### [SUPPLIED DATA]
┄┄┄┄┄┄┄┄┄┄┄┄┄┄┄┄┄┄┄┄
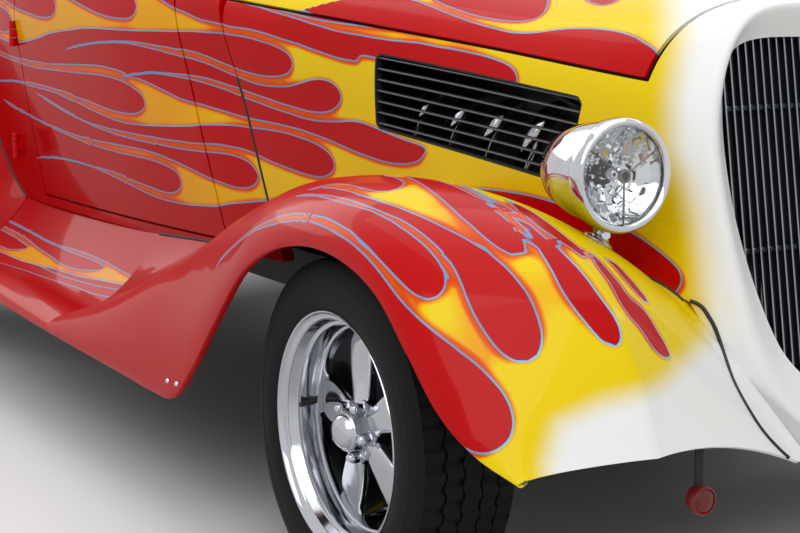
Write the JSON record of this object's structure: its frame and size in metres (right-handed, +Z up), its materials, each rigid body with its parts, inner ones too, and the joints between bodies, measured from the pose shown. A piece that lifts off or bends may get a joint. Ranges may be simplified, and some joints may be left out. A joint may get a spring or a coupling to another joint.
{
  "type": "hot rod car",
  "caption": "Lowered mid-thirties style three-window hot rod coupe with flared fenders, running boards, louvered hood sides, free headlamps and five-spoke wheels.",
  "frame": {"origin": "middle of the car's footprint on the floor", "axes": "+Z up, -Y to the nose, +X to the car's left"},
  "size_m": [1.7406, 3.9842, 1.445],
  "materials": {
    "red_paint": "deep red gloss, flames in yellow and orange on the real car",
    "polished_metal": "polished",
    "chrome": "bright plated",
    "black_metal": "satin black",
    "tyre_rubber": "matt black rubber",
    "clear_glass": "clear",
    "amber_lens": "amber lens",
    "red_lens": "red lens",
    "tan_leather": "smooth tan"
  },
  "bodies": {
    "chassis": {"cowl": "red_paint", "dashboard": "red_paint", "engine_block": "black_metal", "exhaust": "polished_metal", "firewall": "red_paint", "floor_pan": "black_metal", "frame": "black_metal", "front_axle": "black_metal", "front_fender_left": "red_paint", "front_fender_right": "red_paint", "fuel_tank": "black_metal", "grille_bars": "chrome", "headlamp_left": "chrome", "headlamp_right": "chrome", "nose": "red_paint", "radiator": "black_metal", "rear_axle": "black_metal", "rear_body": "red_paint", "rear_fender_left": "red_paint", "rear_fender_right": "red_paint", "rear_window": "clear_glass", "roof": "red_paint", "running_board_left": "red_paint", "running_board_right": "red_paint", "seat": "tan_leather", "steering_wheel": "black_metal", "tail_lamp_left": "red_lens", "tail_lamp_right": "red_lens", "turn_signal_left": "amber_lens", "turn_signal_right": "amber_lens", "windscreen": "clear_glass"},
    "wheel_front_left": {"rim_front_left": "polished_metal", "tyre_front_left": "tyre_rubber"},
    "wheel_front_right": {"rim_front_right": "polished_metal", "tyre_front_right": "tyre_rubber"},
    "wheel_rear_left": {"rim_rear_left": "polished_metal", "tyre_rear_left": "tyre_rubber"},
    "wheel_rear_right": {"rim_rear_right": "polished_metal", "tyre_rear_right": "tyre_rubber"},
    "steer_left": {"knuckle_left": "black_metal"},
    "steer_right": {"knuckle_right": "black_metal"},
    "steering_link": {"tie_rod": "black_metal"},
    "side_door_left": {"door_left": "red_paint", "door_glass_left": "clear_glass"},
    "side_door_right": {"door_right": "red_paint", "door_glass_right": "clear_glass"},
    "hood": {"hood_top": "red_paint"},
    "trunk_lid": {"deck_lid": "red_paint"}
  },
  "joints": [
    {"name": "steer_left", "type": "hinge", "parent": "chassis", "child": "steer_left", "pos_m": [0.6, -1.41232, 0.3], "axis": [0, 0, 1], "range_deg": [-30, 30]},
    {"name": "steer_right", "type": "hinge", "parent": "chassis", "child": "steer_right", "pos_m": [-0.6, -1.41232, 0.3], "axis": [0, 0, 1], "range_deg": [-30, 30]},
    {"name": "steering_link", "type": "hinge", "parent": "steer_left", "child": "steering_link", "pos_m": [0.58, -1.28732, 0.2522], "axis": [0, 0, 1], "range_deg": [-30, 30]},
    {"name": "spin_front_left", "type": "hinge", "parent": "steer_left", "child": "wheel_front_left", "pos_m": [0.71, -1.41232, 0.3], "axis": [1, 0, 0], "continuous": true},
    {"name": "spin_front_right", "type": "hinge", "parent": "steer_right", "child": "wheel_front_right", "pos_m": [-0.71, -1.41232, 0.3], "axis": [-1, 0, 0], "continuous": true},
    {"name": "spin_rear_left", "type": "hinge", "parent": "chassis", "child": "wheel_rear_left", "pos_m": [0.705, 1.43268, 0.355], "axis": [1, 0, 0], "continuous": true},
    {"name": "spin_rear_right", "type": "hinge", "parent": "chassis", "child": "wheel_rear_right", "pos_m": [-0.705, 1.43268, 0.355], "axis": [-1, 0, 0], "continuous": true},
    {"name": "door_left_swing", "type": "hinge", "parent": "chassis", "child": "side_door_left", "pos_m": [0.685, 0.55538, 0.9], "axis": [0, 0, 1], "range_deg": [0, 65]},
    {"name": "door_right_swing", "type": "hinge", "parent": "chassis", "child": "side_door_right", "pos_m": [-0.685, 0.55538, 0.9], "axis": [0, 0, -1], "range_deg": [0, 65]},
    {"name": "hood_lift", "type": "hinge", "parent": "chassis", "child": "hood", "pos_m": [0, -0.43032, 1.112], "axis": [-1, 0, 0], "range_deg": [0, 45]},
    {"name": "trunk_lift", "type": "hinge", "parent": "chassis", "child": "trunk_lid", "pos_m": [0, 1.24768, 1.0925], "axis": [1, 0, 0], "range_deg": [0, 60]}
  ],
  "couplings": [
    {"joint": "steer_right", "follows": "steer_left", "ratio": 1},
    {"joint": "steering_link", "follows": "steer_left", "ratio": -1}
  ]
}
┄┄┄┄┄┄┄┄┄┄┄┄┄┄┄┄┄┄┄┄
### [WHAT TO WORK ON]
Return the whole listing exactly.

### [FINISHED ANSWER]
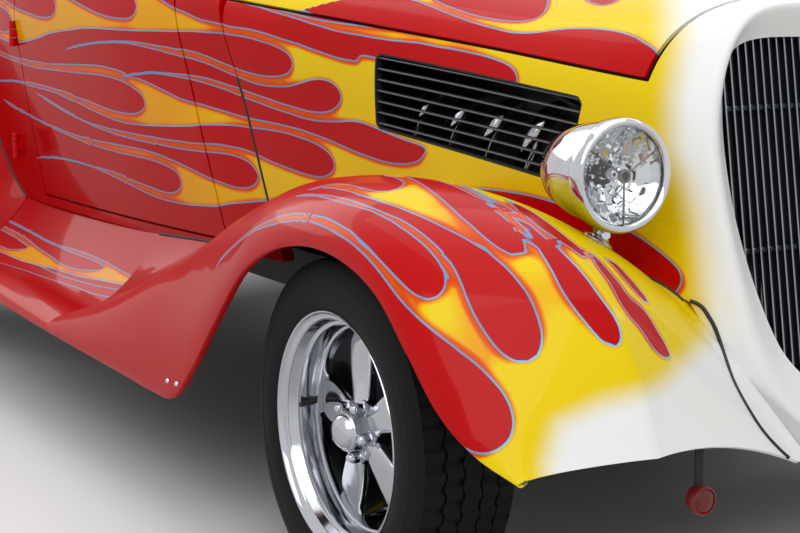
Write the JSON record of this object's structure: its frame and size in metres (right-handed, +Z up), its materials, each rigid body with its parts, inner ones too, and the joints between bodies, measured from the pose shown. A piece that lifts off or bends may get a joint. Ranges may be simplified, and some joints may be left out. A joint may get a spring or a coupling to another joint.
{
  "type": "hot rod car",
  "caption": "Lowered mid-thirties style three-window hot rod coupe with flared fenders, running boards, louvered hood sides, free headlamps and five-spoke wheels.",
  "frame": {"origin": "middle of the car's footprint on the floor", "axes": "+Z up, -Y to the nose, +X to the car's left"},
  "size_m": [1.7406, 3.9842, 1.445],
  "materials": {
    "red_paint": "deep red gloss, flames in yellow and orange on the real car",
    "polished_metal": "polished",
    "chrome": "bright plated",
    "black_metal": "satin black",
    "tyre_rubber": "matt black rubber",
    "clear_glass": "clear",
    "amber_lens": "amber lens",
    "red_lens": "red lens",
    "tan_leather": "smooth tan"
  },
  "bodies": {
    "chassis": {"cowl": "red_paint", "dashboard": "red_paint", "engine_block": "black_metal", "exhaust": "polished_metal", "firewall": "red_paint", "floor_pan": "black_metal", "frame": "black_metal", "front_axle": "black_metal", "front_fender_left": "red_paint", "front_fender_right": "red_paint", "fuel_tank": "black_metal", "grille_bars": "chrome", "headlamp_left": "chrome", "headlamp_right": "chrome", "nose": "red_paint", "radiator": "black_metal", "rear_axle": "black_metal", "rear_body": "red_paint", "rear_fender_left": "red_paint", "rear_fender_right": "red_paint", "rear_window": "clear_glass", "roof": "red_paint", "running_board_left": "red_paint", "running_board_right": "red_paint", "seat": "tan_leather", "steering_wheel": "black_metal", "tail_lamp_left": "red_lens", "tail_lamp_right": "red_lens", "turn_signal_left": "amber_lens", "turn_signal_right": "amber_lens", "windscreen": "clear_glass"},
    "wheel_front_left": {"rim_front_left": "polished_metal", "tyre_front_left": "tyre_rubber"},
    "wheel_front_right": {"rim_front_right": "polished_metal", "tyre_front_right": "tyre_rubber"},
    "wheel_rear_left": {"rim_rear_left": "polished_metal", "tyre_rear_left": "tyre_rubber"},
    "wheel_rear_right": {"rim_rear_right": "polished_metal", "tyre_rear_right": "tyre_rubber"},
    "steer_left": {"knuckle_left": "black_metal"},
    "steer_right": {"knuckle_right": "black_metal"},
    "steering_link": {"tie_rod": "black_metal"},
    "side_door_left": {"door_left": "red_paint", "door_glass_left": "clear_glass"},
    "side_door_right": {"door_right": "red_paint", "door_glass_right": "clear_glass"},
    "hood": {"hood_top": "red_paint"},
    "trunk_lid": {"deck_lid": "red_paint"}
  },
  "joints": [
    {"name": "steer_left", "type": "hinge", "parent": "chassis", "child": "steer_left", "pos_m": [0.6, -1.41232, 0.3], "axis": [0, 0, 1], "range_deg": [-30, 30]},
    {"name": "steer_right", "type": "hinge", "parent": "chassis", "child": "steer_right", "pos_m": [-0.6, -1.41232, 0.3], "axis": [0, 0, 1], "range_deg": [-30, 30]},
    {"name": "steering_link", "type": "hinge", "parent": "steer_left", "child": "steering_link", "pos_m": [0.58, -1.28732, 0.2522], "axis": [0, 0, 1], "range_deg": [-30, 30]},
    {"name": "spin_front_left", "type": "hinge", "parent": "steer_left", "child": "wheel_front_left", "pos_m": [0.71, -1.41232, 0.3], "axis": [1, 0, 0], "continuous": true},
    {"name": "spin_front_right", "type": "hinge", "parent": "steer_right", "child": "wheel_front_right", "pos_m": [-0.71, -1.41232, 0.3], "axis": [-1, 0, 0], "continuous": true},
    {"name": "spin_rear_left", "type": "hinge", "parent": "chassis", "child": "wheel_rear_left", "pos_m": [0.705, 1.43268, 0.355], "axis": [1, 0, 0], "continuous": true},
    {"name": "spin_rear_right", "type": "hinge", "parent": "chassis", "child": "wheel_rear_right", "pos_m": [-0.705, 1.43268, 0.355], "axis": [-1, 0, 0], "continuous": true},
    {"name": "door_left_swing", "type": "hinge", "parent": "chassis", "child": "side_door_left", "pos_m": [0.685, 0.55538, 0.9], "axis": [0, 0, 1], "range_deg": [0, 65]},
    {"name": "door_right_swing", "type": "hinge", "parent": "chassis", "child": "side_door_right", "pos_m": [-0.685, 0.55538, 0.9], "axis": [0, 0, -1], "range_deg": [0, 65]},
    {"name": "hood_lift", "type": "hinge", "parent": "chassis", "child": "hood", "pos_m": [0, -0.43032, 1.112], "axis": [-1, 0, 0], "range_deg": [0, 45]},
    {"name": "trunk_lift", "type": "hinge", "parent": "chassis", "child": "trunk_lid", "pos_m": [0, 1.24768, 1.0925], "axis": [1, 0, 0], "range_deg": [0, 60]}
  ],
  "couplings": [
    {"joint": "steer_right", "follows": "steer_left", "ratio": 1},
    {"joint": "steering_link", "follows": "steer_left", "ratio": -1}
  ]
}